Two charges are at a distance `d` apart. If a copper plate (conducting medium) of thickness `d//2` is placed between them , the effictive force will be

To solve the problem of determining the effective force between two charges when a copper plate (a conducting medium) of thickness \( \frac{d}{2} \) is placed between them, we can follow these steps: ### Step-by-Step Solution: 1. **Identify the Charges and Distance**: Let the two point charges be \( q_1 \) and \( q_2 \), and they are separated by a distance \( d \). 2. **Introduce the Conducting Medium**: A copper plate of thickness \( \frac{d}{2} \) is placed between the two charges. This means that the distance between the charges is effectively reduced due to the presence of the conducting plate. 3. **Understanding the Effect of a Conducting Medium**: When a conducting medium is introduced between two charges, it affects the electric field and the force between the charges.
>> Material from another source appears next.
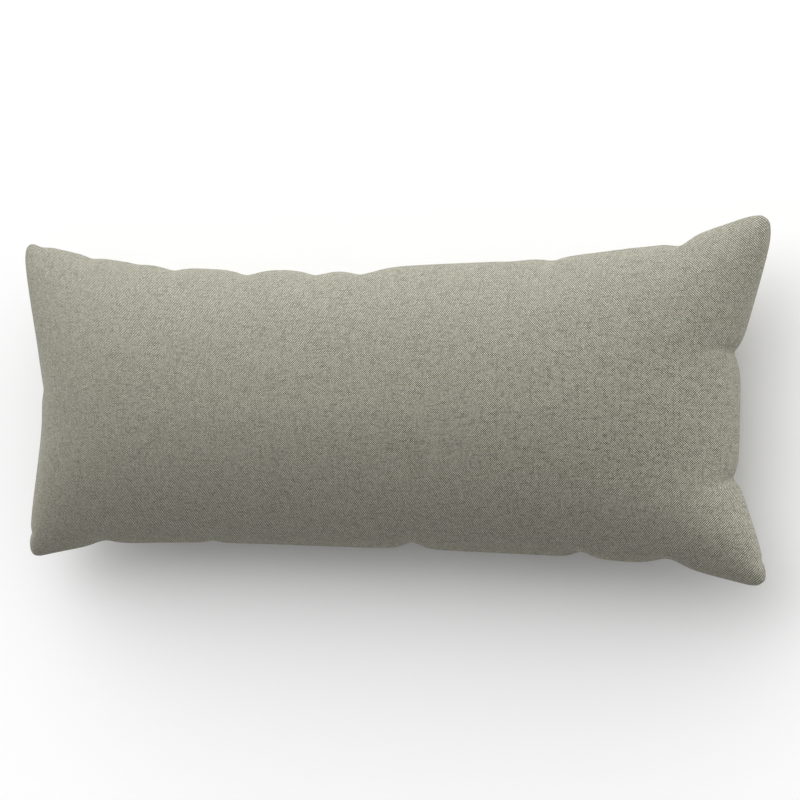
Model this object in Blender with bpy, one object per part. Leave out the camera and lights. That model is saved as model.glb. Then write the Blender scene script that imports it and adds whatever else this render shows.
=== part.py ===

The conducting medium will polarize and create an induced charge on its surfaces. 4. **Use of the Electric Force Formula**: The electric force \( F \) between two point charges in a medium is given by: \[ F = \frac{1}{4 \pi \epsilon_0} \frac{q_1 q_2}{r^2} \cdot \frac{1}{k} \] where \( k \) is the dielectric constant of the medium. 5. **Dielectric Constant of a Conductor**: For a perfect conductor, the dielectric constant \( k \) tends to infinity. This means that the electric field inside the conductor is zero. 6. **Calculate the Effective Force**: Since the dielectric constant \( k \) approaches infinity, the effective force \( F \) between the two charges becomes: \[ F = \frac{1}{4 \pi \epsilon_0} \frac{q_1 q_2}{d^2} \cdot \frac{1}{\infty} = 0 \] 7. **Conclusion**: Therefore, the effective force between the two charges when a copper plate of thickness \( \frac{d}{2} \) is placed between them is **zero**.